Problem requirements: Extract every line that contains the string "scene".

(Object modeling scripts)

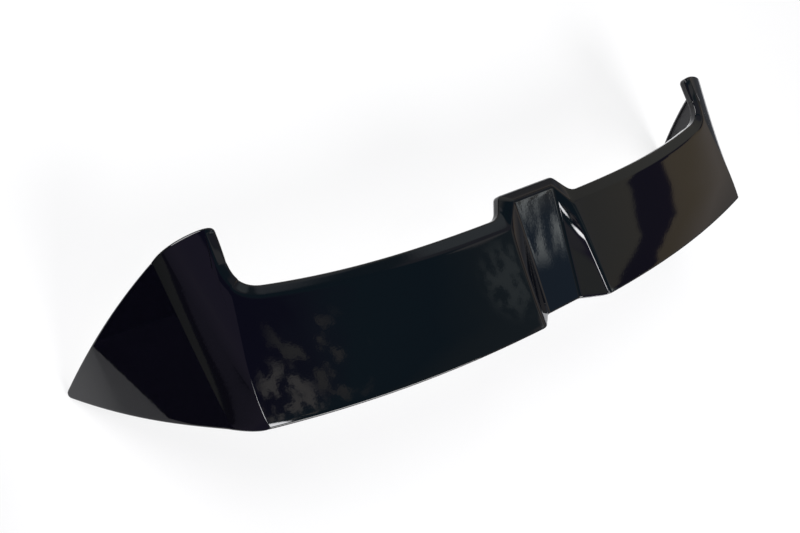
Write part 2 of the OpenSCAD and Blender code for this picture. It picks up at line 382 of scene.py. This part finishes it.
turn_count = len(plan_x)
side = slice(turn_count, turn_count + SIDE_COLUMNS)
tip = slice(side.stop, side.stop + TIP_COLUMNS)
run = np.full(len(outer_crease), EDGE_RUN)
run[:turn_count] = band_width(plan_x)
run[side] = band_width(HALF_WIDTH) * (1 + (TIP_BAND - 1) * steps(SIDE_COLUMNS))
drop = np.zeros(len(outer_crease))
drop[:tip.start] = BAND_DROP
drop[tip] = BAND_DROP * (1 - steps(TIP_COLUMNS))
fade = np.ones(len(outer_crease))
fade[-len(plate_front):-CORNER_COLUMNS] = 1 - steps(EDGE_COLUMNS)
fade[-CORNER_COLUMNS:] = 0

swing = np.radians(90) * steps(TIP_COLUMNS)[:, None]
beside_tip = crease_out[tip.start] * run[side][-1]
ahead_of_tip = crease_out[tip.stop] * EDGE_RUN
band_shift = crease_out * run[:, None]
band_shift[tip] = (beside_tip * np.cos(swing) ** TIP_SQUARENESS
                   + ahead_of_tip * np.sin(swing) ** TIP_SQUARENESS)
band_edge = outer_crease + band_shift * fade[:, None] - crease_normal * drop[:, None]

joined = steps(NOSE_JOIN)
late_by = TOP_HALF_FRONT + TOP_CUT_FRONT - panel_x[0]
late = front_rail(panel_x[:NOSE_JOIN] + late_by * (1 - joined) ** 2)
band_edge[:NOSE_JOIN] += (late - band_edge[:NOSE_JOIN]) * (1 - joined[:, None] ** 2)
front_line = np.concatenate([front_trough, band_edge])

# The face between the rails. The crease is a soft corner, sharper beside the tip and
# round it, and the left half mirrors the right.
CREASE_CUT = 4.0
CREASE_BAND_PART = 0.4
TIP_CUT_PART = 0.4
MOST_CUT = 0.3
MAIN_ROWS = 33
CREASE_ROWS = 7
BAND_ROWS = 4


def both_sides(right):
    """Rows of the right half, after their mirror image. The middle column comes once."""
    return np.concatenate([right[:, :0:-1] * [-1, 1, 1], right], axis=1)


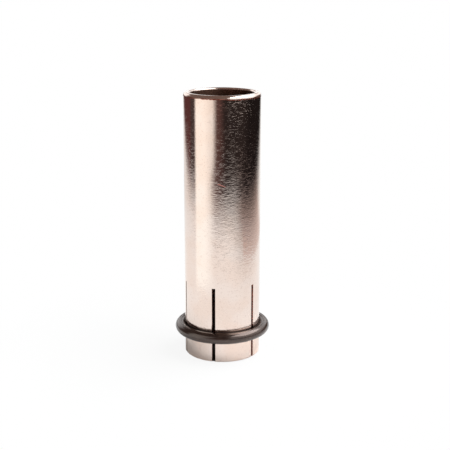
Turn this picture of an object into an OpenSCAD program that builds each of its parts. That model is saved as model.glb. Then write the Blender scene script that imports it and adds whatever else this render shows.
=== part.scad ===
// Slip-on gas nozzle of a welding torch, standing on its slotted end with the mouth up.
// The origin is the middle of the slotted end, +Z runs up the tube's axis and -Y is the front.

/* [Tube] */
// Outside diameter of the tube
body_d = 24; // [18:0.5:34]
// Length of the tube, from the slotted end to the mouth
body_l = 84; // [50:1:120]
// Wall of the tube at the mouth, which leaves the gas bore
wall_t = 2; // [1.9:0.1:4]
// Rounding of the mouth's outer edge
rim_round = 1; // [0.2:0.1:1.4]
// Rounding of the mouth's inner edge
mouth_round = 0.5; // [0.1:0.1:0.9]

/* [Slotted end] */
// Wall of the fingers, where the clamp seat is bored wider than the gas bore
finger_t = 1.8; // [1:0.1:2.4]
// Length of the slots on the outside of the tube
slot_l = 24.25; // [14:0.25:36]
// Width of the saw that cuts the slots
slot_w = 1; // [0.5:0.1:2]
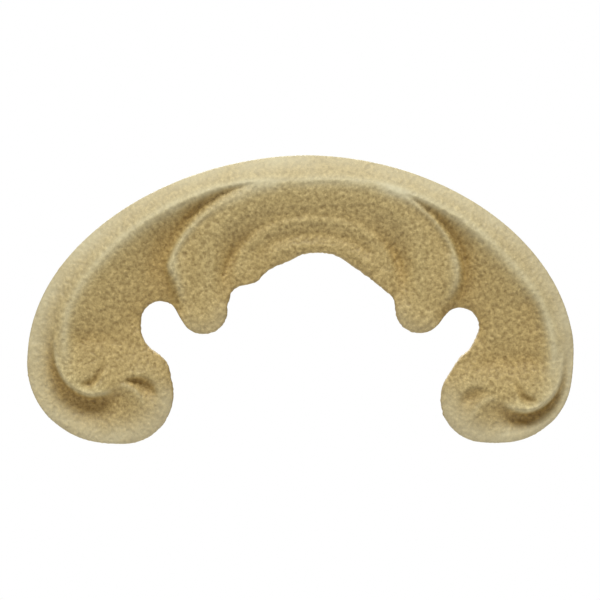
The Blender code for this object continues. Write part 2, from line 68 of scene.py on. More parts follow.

Result:
Write part 2 of the OpenSCAD and Blender code for this picture. It picks up at line 382 of scene.py. This part finishes it.
Turn this picture of an object into an OpenSCAD program that builds each of its parts. That model is saved as model.glb. Then write the Blender scene script that imports it and adds whatever else this render shows.
The Blender code for this object continues. Write part 2, from line 68 of scene.py on. More parts follow.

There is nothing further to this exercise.